Por aqui, dados fortes da arrecadação federal em abril e a aprovação do projeto do teto do ICMS sobre combustíveis e energia em 17% pela Câmara dos Deputados foram bem vistos e contribuíram, ainda que em menor escala, para a apreciação do real. A arrecadação federal somou R$ 195,085 bilhões em abril, alta real de 10,94% na comparação anual e de 17,60% ante março.

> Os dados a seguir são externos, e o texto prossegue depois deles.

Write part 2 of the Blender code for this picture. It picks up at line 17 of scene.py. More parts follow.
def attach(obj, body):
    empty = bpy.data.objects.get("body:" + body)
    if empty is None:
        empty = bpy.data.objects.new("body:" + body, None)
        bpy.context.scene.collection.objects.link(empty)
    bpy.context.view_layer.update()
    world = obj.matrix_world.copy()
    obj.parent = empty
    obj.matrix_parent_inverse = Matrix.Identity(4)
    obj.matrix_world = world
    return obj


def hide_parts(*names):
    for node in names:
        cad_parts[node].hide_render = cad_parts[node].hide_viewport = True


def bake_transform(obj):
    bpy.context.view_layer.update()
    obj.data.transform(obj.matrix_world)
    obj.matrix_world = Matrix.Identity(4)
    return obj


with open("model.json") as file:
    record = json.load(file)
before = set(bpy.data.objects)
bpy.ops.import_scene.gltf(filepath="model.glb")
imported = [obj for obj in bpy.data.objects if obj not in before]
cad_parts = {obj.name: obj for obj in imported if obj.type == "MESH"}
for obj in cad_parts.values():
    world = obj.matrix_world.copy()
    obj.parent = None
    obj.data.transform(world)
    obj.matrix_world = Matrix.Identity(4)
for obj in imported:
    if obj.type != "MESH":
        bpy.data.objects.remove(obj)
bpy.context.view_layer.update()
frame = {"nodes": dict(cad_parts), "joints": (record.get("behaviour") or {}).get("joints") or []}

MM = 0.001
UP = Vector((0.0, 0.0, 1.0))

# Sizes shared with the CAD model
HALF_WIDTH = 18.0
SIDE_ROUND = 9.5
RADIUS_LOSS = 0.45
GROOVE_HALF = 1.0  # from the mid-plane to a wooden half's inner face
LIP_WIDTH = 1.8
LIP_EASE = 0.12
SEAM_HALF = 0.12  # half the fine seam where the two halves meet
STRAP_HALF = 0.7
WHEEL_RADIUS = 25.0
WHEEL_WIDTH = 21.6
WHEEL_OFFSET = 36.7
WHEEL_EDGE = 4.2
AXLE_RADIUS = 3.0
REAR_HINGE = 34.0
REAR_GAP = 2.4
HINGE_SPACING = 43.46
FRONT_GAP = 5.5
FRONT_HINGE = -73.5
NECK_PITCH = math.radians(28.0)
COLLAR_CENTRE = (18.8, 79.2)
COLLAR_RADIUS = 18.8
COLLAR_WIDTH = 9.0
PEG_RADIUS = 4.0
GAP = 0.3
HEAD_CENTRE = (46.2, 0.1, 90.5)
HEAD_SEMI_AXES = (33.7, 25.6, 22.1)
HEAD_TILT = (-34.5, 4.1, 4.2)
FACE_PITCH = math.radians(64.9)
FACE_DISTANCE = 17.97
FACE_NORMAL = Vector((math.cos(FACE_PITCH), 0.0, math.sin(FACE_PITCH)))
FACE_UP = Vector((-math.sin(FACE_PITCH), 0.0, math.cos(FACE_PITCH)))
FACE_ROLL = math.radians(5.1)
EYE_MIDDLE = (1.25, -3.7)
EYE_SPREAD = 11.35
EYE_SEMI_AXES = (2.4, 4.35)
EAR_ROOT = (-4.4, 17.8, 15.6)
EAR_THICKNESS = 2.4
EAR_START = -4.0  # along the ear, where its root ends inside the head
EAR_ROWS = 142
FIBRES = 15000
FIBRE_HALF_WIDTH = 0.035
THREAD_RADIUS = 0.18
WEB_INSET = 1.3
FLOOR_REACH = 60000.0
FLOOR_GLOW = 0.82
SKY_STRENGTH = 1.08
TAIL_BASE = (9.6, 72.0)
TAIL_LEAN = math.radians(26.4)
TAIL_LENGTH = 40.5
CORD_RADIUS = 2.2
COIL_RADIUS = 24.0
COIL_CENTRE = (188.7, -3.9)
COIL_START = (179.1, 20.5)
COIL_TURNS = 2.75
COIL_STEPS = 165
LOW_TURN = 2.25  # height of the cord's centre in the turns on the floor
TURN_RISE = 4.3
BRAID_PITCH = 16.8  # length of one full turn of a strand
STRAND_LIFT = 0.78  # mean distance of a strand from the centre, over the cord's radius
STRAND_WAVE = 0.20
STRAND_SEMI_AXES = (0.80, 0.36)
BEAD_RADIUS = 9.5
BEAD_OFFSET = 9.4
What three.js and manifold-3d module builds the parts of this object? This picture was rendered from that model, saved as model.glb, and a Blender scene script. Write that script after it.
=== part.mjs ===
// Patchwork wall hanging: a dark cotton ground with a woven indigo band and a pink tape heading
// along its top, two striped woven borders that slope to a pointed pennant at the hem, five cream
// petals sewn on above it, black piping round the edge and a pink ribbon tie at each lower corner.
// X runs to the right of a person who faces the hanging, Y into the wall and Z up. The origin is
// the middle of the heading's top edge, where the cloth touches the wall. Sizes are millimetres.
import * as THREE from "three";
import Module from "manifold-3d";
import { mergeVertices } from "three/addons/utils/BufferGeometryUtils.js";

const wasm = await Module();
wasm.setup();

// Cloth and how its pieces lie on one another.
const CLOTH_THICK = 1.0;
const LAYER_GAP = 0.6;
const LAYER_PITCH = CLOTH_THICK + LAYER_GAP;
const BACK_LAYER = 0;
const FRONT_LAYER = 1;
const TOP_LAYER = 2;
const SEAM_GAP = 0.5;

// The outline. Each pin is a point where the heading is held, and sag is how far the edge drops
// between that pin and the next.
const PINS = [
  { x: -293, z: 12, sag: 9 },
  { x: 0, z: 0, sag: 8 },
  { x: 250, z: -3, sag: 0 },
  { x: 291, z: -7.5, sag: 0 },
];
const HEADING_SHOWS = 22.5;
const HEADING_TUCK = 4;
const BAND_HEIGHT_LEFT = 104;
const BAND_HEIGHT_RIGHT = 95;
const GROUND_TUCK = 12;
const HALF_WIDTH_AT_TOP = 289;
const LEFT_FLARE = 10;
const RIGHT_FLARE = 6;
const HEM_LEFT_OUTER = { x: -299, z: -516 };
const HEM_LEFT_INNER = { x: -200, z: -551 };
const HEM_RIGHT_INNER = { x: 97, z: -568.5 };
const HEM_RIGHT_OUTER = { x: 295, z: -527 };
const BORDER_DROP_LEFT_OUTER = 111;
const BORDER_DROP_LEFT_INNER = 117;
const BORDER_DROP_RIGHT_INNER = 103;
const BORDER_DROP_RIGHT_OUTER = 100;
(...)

Números correntes positivos trazem alívio na percepção de risco fiscal no curto prazo, embora haja dúvidas sobre a trajetória de gastos públicos, incluindo impacto do projeto do ICMS, que prevê compensação aos Estados por perdas de arrecadação.
Tirando uma alta pontual nas primeiras horas de negociação, o dólar trabalhou em baixa ao longo do dia e furou o piso de R$ 4,80 ainda pela manhã. A moeda aprofundou a queda à tarde e registrou mínima a R$ 4,7514. No fim do dia, o dólar recuava 1,23%, a R$ 4,7614 – no menor valor de fechamento desde 20 de abril (R$ 4,6204). Operadores notaram redução de posições defensivas no mercado futuro, cujo giro foi mais comedido nesta quinta, na casa de US$ 13 bilhões.
No exterior, o índice DXY – que mede o desempenho do dólar frente a seis divisa fortes – operou em queda de cerca de 0,20% ao longo da sessão e fez mínima aos 101,768 pontos. Quando o mercado local fechou, era cotado aos 101,789 pontos, baixa de 0,26%. Considerando os pares do real, o dólar caia 0,24% ante o peso mexicano e 1,07% na comparação com o peso chileno. Destaque negativo para o rublo russo, com perdas superiores a 8% ante a moeda americana, após o BC da Rússia cortar a taxa de juros de 14% para 11%.
“O mercado mostra um maior apetite ao risco e o dólar aqui seguiu o comportamento global da moeda americana com esses dados mais fracos economia dos EUA. O real também ganha pela alta dos preços das commodities”, afirma Cristiane Quartaroli, economista do Banco Ourinvest, acrescentando que a aprovação do projeto do teto do ICMS ajuda ao trazer uma “sinalização positiva” para a trajetória da inflação. Apesar do tombo recente do dólar, Quartaroli alerta para o aumento da volatilidade à medida que as eleições presidenciais fiquem mais próximas e prevê taxa de câmbio acima de R$ 5,10 no fim do ano.
Velho, da JF Trust, nota que houve três dias consecutivos de ingressos de recursos externos para a Bolsa doméstica, somando quase R$ 2,5 bilhões, refletindo provável busca de investidores por ações a “preços descontados”. Dados da B3 mostram que o estrangeiros aportaram R$ 1,066 bilhão na B3 na sessão de quarta-feira. No acumulado do mês, o saldo negativo do capital externo, que chegou a superar R$ 12 bilhões, agora é de R$ 10,470 bilhões.
O analista de câmbio da corretora Ourominas, Elson Gusmão, observa que a diminuição do receio de uma alta mais aguda dos juros nos EUA “aumenta a atratividade das operações de carry trade” (que exploram diferencial de juros internos e externos), o que pode contribuir para nova rodada de apreciação do real. “Por enquanto vemos uma resistência do dólar em R$ 4,75”, diz.